Mais sont-ce là des reproches à faire à Verrès ? Qu’un capitaine se soit garanti des verges pour de l’argent ; c’est une chose toute simple. Qu’un autre ait payé pont n’être pas condamné ; il n’y a rien de bien extraordinaire. Le peuple romain ne veut pas qu’on fasse à Verrès des reproches usés et rebattus. Il demande des crimes nouveaux ; il attend des forfaits inconnus ; il croit qu’on juge ici, non pas un préteur de la Sicile, mais le plus cruel des tyrans.
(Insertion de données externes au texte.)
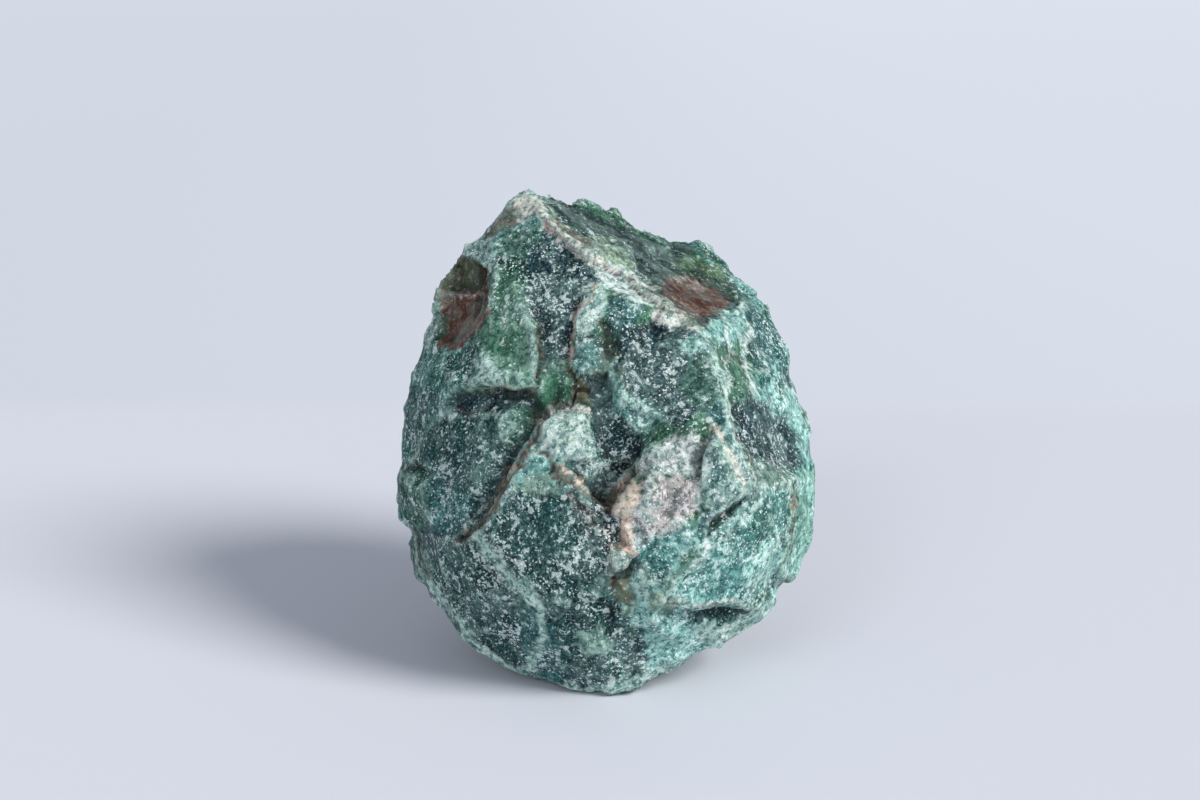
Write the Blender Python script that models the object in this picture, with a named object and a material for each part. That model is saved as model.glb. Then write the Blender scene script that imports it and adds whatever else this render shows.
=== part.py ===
"""A fist-sized serpentine rock: one broken stone with flat faces, ledges, hollows and a small flat spot to rest on.

The front is described as a viewer sees it, with corners given as millimetres across, up and away from the viewer.
The back is described in the stone's own space. Both halves share the outline and close into one solid.
"""

import math

import bmesh
import bpy
import numpy as np
from mathutils import Vector, geometry, noise

# Driving dimensions
MM = 0.001
HEIGHT = 109.5 * MM  # from the flat spot underneath to the peak
EYE_DISTANCE = 436 * MM  # from the viewer's eye to the stone's middle
EYE_ELEVATION = math.radians(16.5)  # how far above the table the eye looks from
MIDDLE_HEIGHT = 51 * MM  # the middle of the view, above the table
LEDGE_RUN = 0.5 * MM  # how far a ledge's foot lies beside its lip
FOOT_SLACK = 0.3 * MM  # whatever lies lower than this ends up on the table
GRID = 0.8 * MM  # the closed skin is sampled at this spacing
TRIANGLES = 9400  # after the flat stretches are thinned out
SEED = Vector((3.1, 7.7, 1.9))  # shifts the noise that roughens the skin

# Roughness of the broken skin: small flat plates tilted at random, shell-shaped chips and lumps of a few grains
PLATE_SIZE = 16 * MM
PLATE_TILT = 0.05  # rise per length across a plate of the front
BACK_TILT = 0.15  # the back has fewer named corners, so its plates are steeper
SMALL_PLATE_SIZE = 5 * MM
SMALL_PLATE_TILT = 0.055
CHIP_SIZE = 8 * MM
CHIP_DEPTH = 0.5 * MM
CHIP_WALL = 1.8  # how steeply a chip rises from its middle to its border
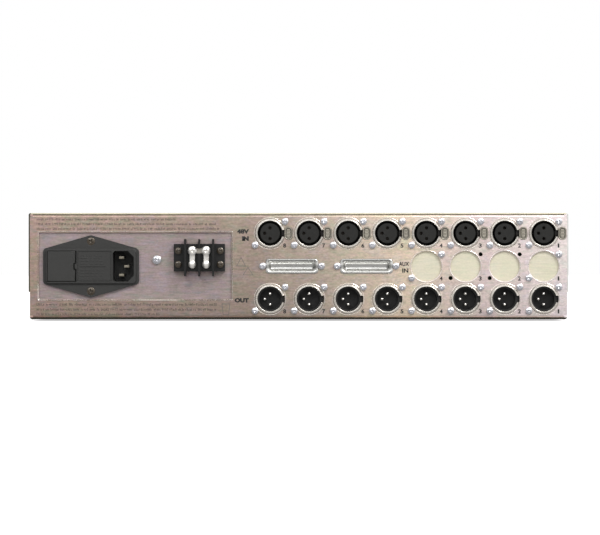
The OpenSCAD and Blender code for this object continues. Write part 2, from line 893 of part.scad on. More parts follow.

XLV. Les condamnés sont enfermés dans la prison. Le jour du supplice est fixé. On le commence dans la personne de leurs parents, auxquels on ne permet pas d’arriver jusqu’à leurs fils ; on les empêche de leur porter des vivres et des vêtements. Ces pères, dont vous voyez les larmes, restaient étendus sur le seuil de la prison. De malheureuses mères passaient la nuit auprès de la porte qui les séparait de leurs enfants. Hélas ! elles demandaient pour unique faveur de recueillir leur dernier soupir. Sestius était là : Sestius, le geôlier de la prison, le chef des bourreaux, la mort et la terreur de nos alliés et de nos citoyens. Ce féroce licteur mettait un prix à chaque larme, fixait un tarif à chaque douleur. Pour entrer, il faut tant ; pour introduire des vivres, tant. Personne ne refusait. Mais que donneras-tu pour que, du premier coup, j’abatte la tête de ton fils ? pour qu’il ne souffre pas longtemps ? pour qu’il ne soit frappé qu’une fois ? pour que la vie lui soit ôtée sans qu’il sente la hache ? On payait encore au licteur ce funeste service.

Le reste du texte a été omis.